In Zimbabwe,. dogs are men's best friends. Men boast about rearing the most healthy pack and about their dogs' loyalty. In the countryside, people can own up to about more than ten dogs. My uncle had twenty on his farm. The highest number I had was five. Most dogs found in the countryside are what they would call in the developed world 'mutts' but they are no mutts at all but just that their breed is not known to the English world. Dogs primarily serve to protect homes in the country. They are reared to be vicious and yet controllable. If the owners are around, they should not misbehave and would not do so except for real hot heads. However, in the night, they are free to attack whosoever trespasses into another man's homestead without prior notice. Before cellphones and emails and all that, a lot of people would write letters announcing their arrivals such that their hosts would be on the lookout for them. Usually when approaching a home one is supposed to call out announcing their advance so that the people there would hold their dogs. Dogs are also used for hunting. The type of dog popular in the countryside is a lean and strong boned and jawed dog that is very agile. The game found in Zimbabwe and hunted by hunting parties that comprise young and old me with spears knobkerries and dogs includes the duiker, hare, impala, eland, antelope, kudu and other small time game. They are used also to fend off animals like baboons that come into the people's fields to steal their maize crop, they come in hoards so if one gets a visitation from them, they would then have to prepare for a year of no produce. Such are the chores of man's best friend in the country. If one goes hunting with a dog, and the dog catches, it is usually rewarded right away, when the people move in for for the kill, usually they do this by cutting the animal's neck and let the blood drip a little bit. There is a certain tribe called Baremba, who Proffessor Tudor Parfitt says 52 percent of them carry a Y chromosome known as the Cohen Modal Haplotype (CMH) - unique to ancient priestly Jewish communities. They claim to be of Jewish ancestry and Parfit tracked the missing Ark of the Covenant to their land in Zimbabwe. Tudor Parfitt is a professor of Modern Jewish Studies at the University of London's prestigious School of Oriental and African Studies. Well, this tribe does not eat meat that another person who is not from their tribe cuts, they are a unique people like that.

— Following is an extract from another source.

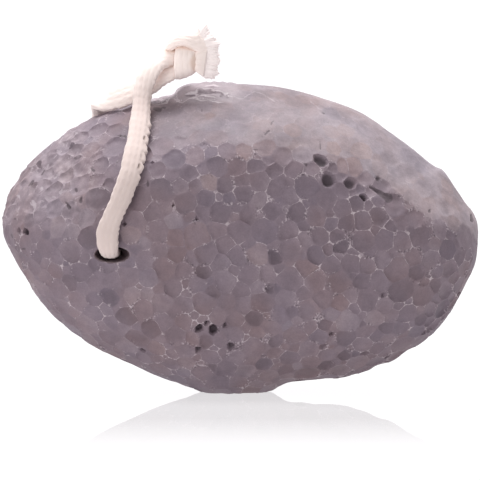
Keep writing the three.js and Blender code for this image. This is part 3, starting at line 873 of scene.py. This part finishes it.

After the animal is killed, it is disemboweled and the innards fed to the dogs, that is their reward before it is taken home, cut up and the dogs receive more meat after which all belongs to humans, what will be the dogs will be the bones. People name their dogs  and names vary according to the person's preferences. Some people name their dogs to make statements to their neighbors so that when they call them and their neighbors happen to be in ear-sight, they hear what their neighbors are complaining about to them indirectly. There are popular English  dog names like Spider, Lion, Cheetah, Spanky, Sport, Tiger, Sheba, Bocky etc. When a female adult gets on heat, males in the vicinity go and mate with it and usually the strongest males dominate and have more times with the bitch and the has more pups that have a resemblance to it. Moving on to the Metropolitan areas where the populations are more diversified, there are now more diverse kinds of dogs too. The are Rottweilers, Boerboels, Pugs, Chihuahuas, German Shepherds, Collies, Great Danes, Rhodhesian Ridgeback and a whole lot of them. Many of these are foreign breeds bred in the country over some time they are now used to the clime. Most people use the bigger breed dogs for protection on their properties and the Police use the Rotties and the German Shepherds for sniffing drugs and other duties. The rest of the dogs are fashion dogs. 

The man I met whose dog loved me went on to tell me that he rescued the dog from a home and tended her, she is Ukrainian and she is not an Ovcharka, I have forgotten her breed though is is beautiful and very alert. She has managed to score him three dates because the ladies love a pretty dog. To pat someone's dog is common in these parts of the world and it is unheard of in some parts of the world unless if you are the vet or the owner because if you are not, your hand is meat. I am not exaggerating things here but that is the case. Here people, dog owners take an evening walk with their pets on a leash for fresh air, in Zimbabwe, dogs take a walk on their own, either in the yard of a home, because many homes have durawalls around them, or those in the country roam free- range, they do not need that. Dog-owners meet when going hunting and here they meet to discuss their dog's latest developments, allergies, appointments with doctors and the likes. In Zimbabwe, they keep their dogs in the kennels and or outside where they find a space for them to sleep which they rarely do at night but during the day. Whether its raining or not, dogs still belong to the outside and unlike my friend, they do not get one women, they scare one's women away. However, we love dogs and they are our best friends, let this be like this for as long as we live to love life and what it has for us.